** START OF DATASET EXTRACT **

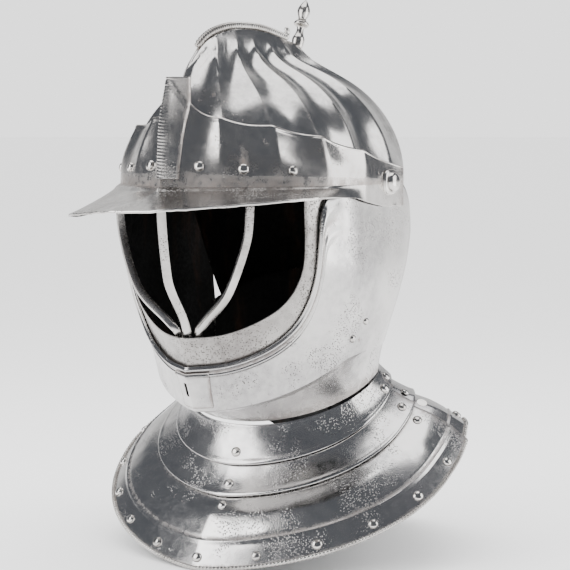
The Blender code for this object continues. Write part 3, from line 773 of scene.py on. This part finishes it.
def make_finishes():
    """Skull, visor, frame, bars, bevor, gorget, roping, rivets and the inside of the plates."""
    forged_steel("Polished steel of the skull", "CFCDCB", "AEABA9", 0.15, 0.25, 0.25, 0.0)
    forged_steel("Polished steel of the visor", "D2CFCC", "ADA9A6", 0.16, 0.40, 0.50, 3.1)
    forged_steel("Dull steel of the face frame", "ABA8A5", "7C7876", 0.24, 0.95, 0.40, 5.7)
    forged_steel("Filed steel of the bars", "C6C3C0", "94908D", 0.19, 0.60, 0.40, 7.3)
    forged_steel("Polished steel of the bevor", "CDCBC9", "A3A1A1", 0.15, 0.60, 0.30, 11.9)
    forged_steel("Polished steel of the gorget", "D4D2D0", "B2B0B1", 0.15, 0.50, 0.35, 17.2)
    forged_steel("Filed roping", "CFCCC8", "8B8580", 0.22, 0.40, 0.65, 21.4)
    forged_steel("Burnished rivet heads", "DAD7D3", "ADA9A5", 0.13, 0.20, 0.35, 26.8)
    dark_scale_and_painted_shade("Blackened inside of the plates", "070707", "24150D")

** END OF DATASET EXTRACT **

EXERCISE GOAL: Give back each line above precisely as it stands.

WRITTEN ANSWER:
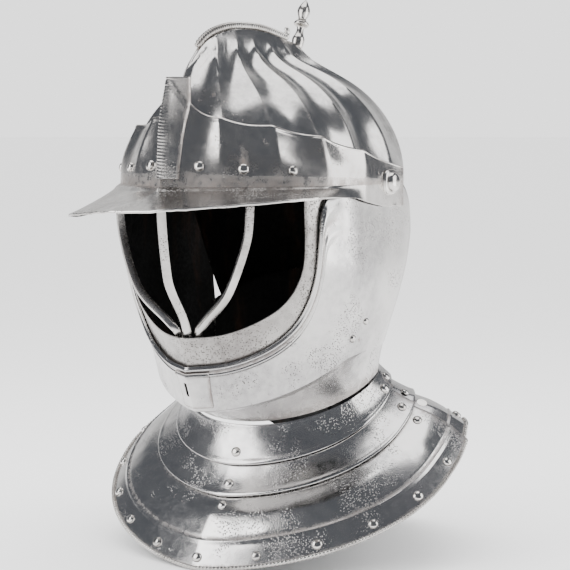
The Blender code for this object continues. Write part 3, from line 773 of scene.py on. This part finishes it.
def make_finishes():
    """Skull, visor, frame, bars, bevor, gorget, roping, rivets and the inside of the plates."""
    forged_steel("Polished steel of the skull", "CFCDCB", "AEABA9", 0.15, 0.25, 0.25, 0.0)
    forged_steel("Polished steel of the visor", "D2CFCC", "ADA9A6", 0.16, 0.40, 0.50, 3.1)
    forged_steel("Dull steel of the face frame", "ABA8A5", "7C7876", 0.24, 0.95, 0.40, 5.7)
    forged_steel("Filed steel of the bars", "C6C3C0", "94908D", 0.19, 0.60, 0.40, 7.3)
    forged_steel("Polished steel of the bevor", "CDCBC9", "A3A1A1", 0.15, 0.60, 0.30, 11.9)
    forged_steel("Polished steel of the gorget", "D4D2D0", "B2B0B1", 0.15, 0.50, 0.35, 17.2)
    forged_steel("Filed roping", "CFCCC8", "8B8580", 0.22, 0.40, 0.65, 21.4)
    forged_steel("Burnished rivet heads", "DAD7D3", "ADA9A5", 0.13, 0.20, 0.35, 26.8)
    dark_scale_and_painted_shade("Blackened inside of the plates", "070707", "24150D")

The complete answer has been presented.